When Felcey once more attempted a more complete representation of Martin, including his hands and torso, he broke the ovoid form created by the clasped hands and instead, influenced by the Rembrandt portrait, had one hand extended towards the spectator in a fist with the other folded back towards the body.
This symbol of an equilibrium between the outward and the inward gaze indicated that a point had been reached where colour could be reintroduced.
The final portraits in the show return to the format of the first works. Yet here, after a long journey, that initial vision has been more fully integrated with the reality of Martin’s presence.
I mention to Trevor a remark of Bonnard’s which at first sight might appear to contradict his accumulative, interrogative practice – that it was the first impression that was the most important.
“I understand that in a way.
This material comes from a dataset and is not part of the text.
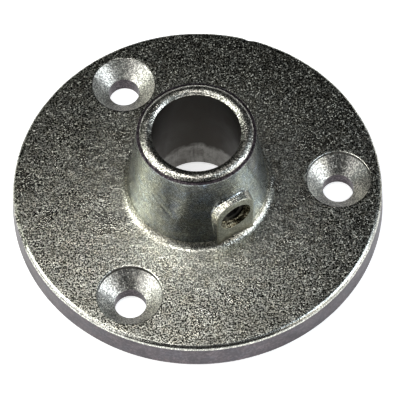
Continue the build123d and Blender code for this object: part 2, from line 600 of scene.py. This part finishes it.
def straight(start, end, spacing):
    """Points from start up to, but not with, end."""
    start, end = np.array(start), np.array(end)
    count = max(1, round(float(np.linalg.norm(end - start)) / spacing))
    return [start + (end - start) * step / count for step in range(count)]


def arc(centre, radius, first, last, count):
    """Points on an arc from angle first to angle last, in radians, without its last point."""
    turns = [first + (last - first) * step / count for step in range(count)]
    return [np.array(centre) + radius * np.array((math.cos(a), math.sin(a))) for a in turns]


def rounded(before, corner, after, radius, count):
    """An arc of the given radius that rounds a corner; returns its start, its end and its points."""
    corner = np.array(corner)
    back = np.array(before) - corner
    ahead = np.array(after) - corner
    back /= np.linalg.norm(back)
    ahead /= np.linalg.norm(ahead)
    half = math.acos(float(back @ ahead)) / 2
    setback = radius / math.tan(half)
    middle = back + ahead
    centre = corner + middle / np.linalg.norm(middle) * radius / math.sin(half)
    start = corner + back * setback
    end = corner + ahead * setback
    first = math.atan2(*(start - centre)[::-1])
    turn = math.remainder(math.atan2(*(end - centre)[::-1]) - first, 2 * math.pi)
    return start, end, arc(centre, radius, first, first + turn, count)


foot_corner = (hub_foot_radius, flange_thickness)
rim_corner = (flange_top_radius, flange_thickness)
shoulder_corner = (shoulder_radius, shoulder_height)
lip_foot = (lip_foot_radius, shoulder_height)
outer_foot = (flange_radius, bottom_chamfer)
rim_start, rim_end, rim_arc = rounded(outer_foot, rim_corner, foot_corner, flange_top_rounding, 7)
foot_start, foot_end, foot_arc = rounded(rim_corner, foot_corner, shoulder_corner, foot_fillet, 9)
top_start, top_end, top_arc = rounded(foot_corner, shoulder_corner, lip_foot, shoulder_rounding, 5)
lip_centre = (lip_crest_radius, lip_centre_height)
lip_arc = arc(lip_centre, lip_radius, math.pi / 2 - lip_outer_sweep, math.pi / 2 + lip_inner_sweep, 16)
lip_inner = (bore_radius, lip_centre_height + lip_radius * math.cos(lip_inner_sweep))
chamfer_out = (bore_radius + bore_foot_chamfer, 0)
chamfer_up = (bore_radius, bore_foot_chamfer)

section = (
    straight(chamfer_out, (flange_radius - bottom_chamfer, 0), 1.7 * MM)
    + straight((flange_radius - bottom_chamfer, 0), outer_foot, 0.4 * MM)
    + straight(outer_foot, rim_start, 0.7 * MM)
    + rim_arc
    + straight(rim_end, foot_start, 0.62 * MM)
    + foot_arc
    + straight(foot_end, top_start, 0.42 * MM)
    + top_arc
    + straight(top_end, lip_foot, 0.25 * MM)
    + lip_arc
    + straight(lip_inner, chamfer_up, 1.1 * MM)
    + straight(chamfer_up, chamfer_out, 0.6 * MM)
)
section = np.array(section)
print("points round the section:", len(section))

# %% [markdown]
# ## Turning the section
#
# A lathe turns a section into a solid. Here each point of the section is repeated round the
# upright axis, as a grid of rows and columns. The grid is kept as an array for now, because
# the next steps still move its points.

# %% Turn the section
columns = 400
angles = np.linspace(0, 2 * math.pi, columns, endpoint=False)
skin = np.empty((len(section), columns, 3))
skin[:, :, 0] = section[:, 0, None] * np.cos(angles)
skin[:, :, 1] = section[:, 0, None] * np.sin(angles)
skin[:, :, 2] = section[:, 1, None]
print("grid:", len(section), "rows by", columns, "columns")

# %% [markdown]
# ## The boss as a field
#
# On the real casting the boss grows out of the hub with soft roots. Modelling that with cut
# faces is fiddly. A distance field says it in a few lines: the field is below zero inside the
# metal, and a soft minimum of two fields gives the rounded root where they meet.

# %% Distance to the hub with its boss


def soft_min(a, b, reach):
    """The smaller of two fields, blended where they are closer than reach."""
    blend = np.clip(0.5 + 0.5 * (b - a) / reach, 0, 1)
    return b + (a - b) * blend - reach * blend * (1 - blend)


def soft_max(a, b, reach):
    """The larger of two fields, blended where they are closer than reach."""
    return -soft_min(-a, -b, reach)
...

You started the picture for some reason and you have a capacity to understand something totally in an instant and then you spent two years trying to understand what that was; trying to get back to freshness of revelation”
I asked whether he thought that he would do more portraits of Martin:
“I’m hoping that the one I’m doing at the moment is the one, but then I hoped that with all of them. They all seem to go into different areas. All the paintings are so different, they are of the same person but they are all very different paintings. The one I’m doing at the moment I’m just trying to push as far as I possibly can. One’s hoping to paint something new and different. Maybe its arrogance that makes one fell one can go on and on and on and end up with something new, different and surprising.”